Additionally, Moody has argued that worker struggles can be “rehearsals for revolution.” If that is the case, these rehearsals must take on the democratic, radical forms that we hope to see in our struggle against capital. Where labor bureaucrats have developed interests that run counter to class struggle, and often fight against it in favor of class collaboration, a communist workers’ movement should see formal organization — whether it’s a union, workers’ center, or some other formation — as nothing more than a vehicle for workers’ struggle, as instruments to help us occupy, and transform the terrain of struggle. Communists can and must once again resume organizing workers’ movements and orient such movements beyond mere short term economic interests by mobilizing past wage demands. They must now fight for militant, democratic, and revolutionary labor organizations.

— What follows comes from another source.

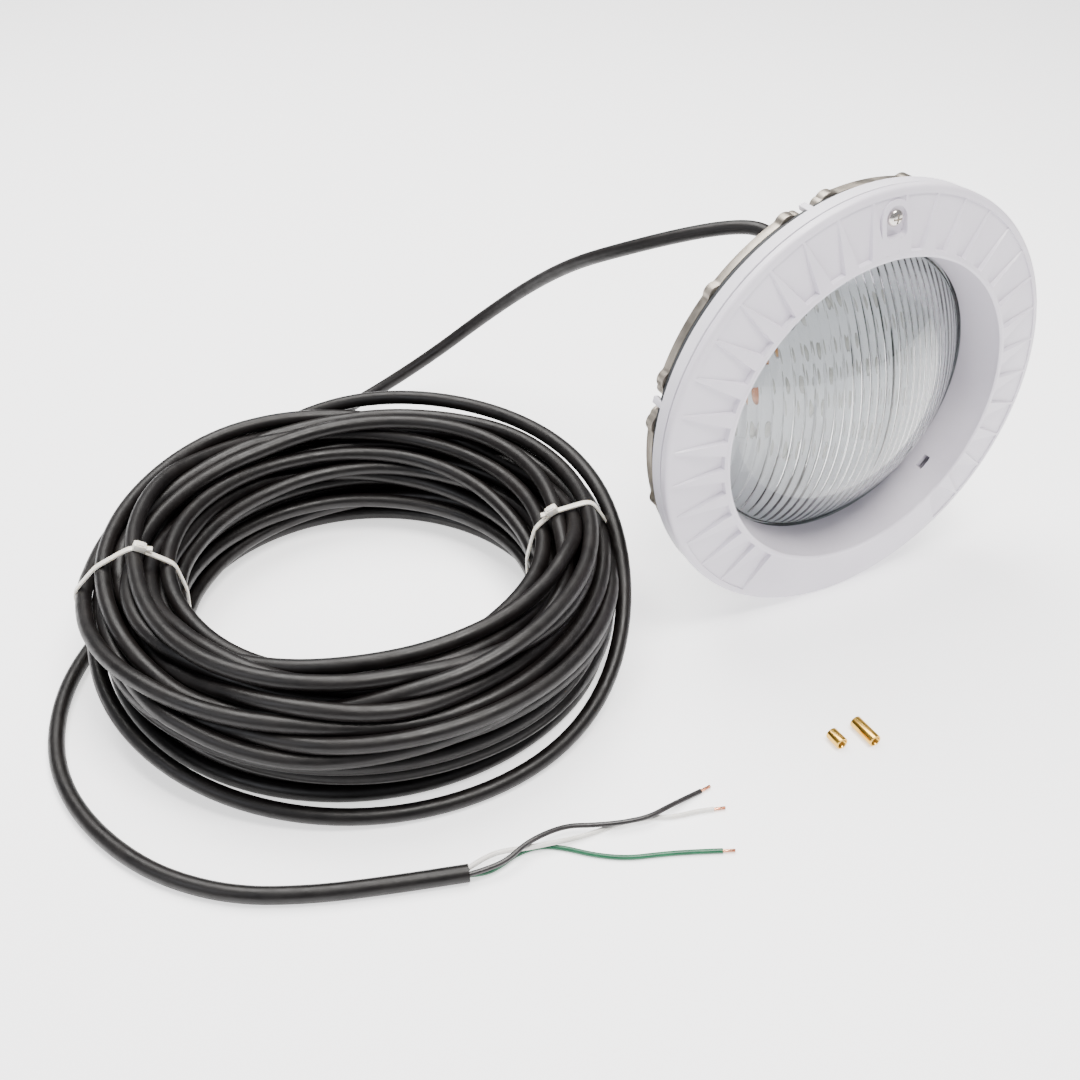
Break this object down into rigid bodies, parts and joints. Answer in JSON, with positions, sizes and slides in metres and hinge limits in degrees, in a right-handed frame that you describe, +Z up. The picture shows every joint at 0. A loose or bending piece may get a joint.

The shared aim of the R&FS and SMU is to infuse class politics into trade-unionism as a means of developing the working class into a political force that can fight for direct workers’ democracy (“democratically administered social services” by public workers and democratic planning of our economy). However, this infusion of class politics and how this transmission is accomplished is itself problematic and requires strategic intervention. In other words, where these strategies largely differ is how they envision this transmission of class politics, the spark that transforms work-place demands into anti-capitalist politics.

*The author would like to acknowledge that this article was written in conversation with the work of sociologist Kate Doyle Griffiths and a draft of what would become “The Rank and File Strategy On New Terrain”, published by Spectre Journal.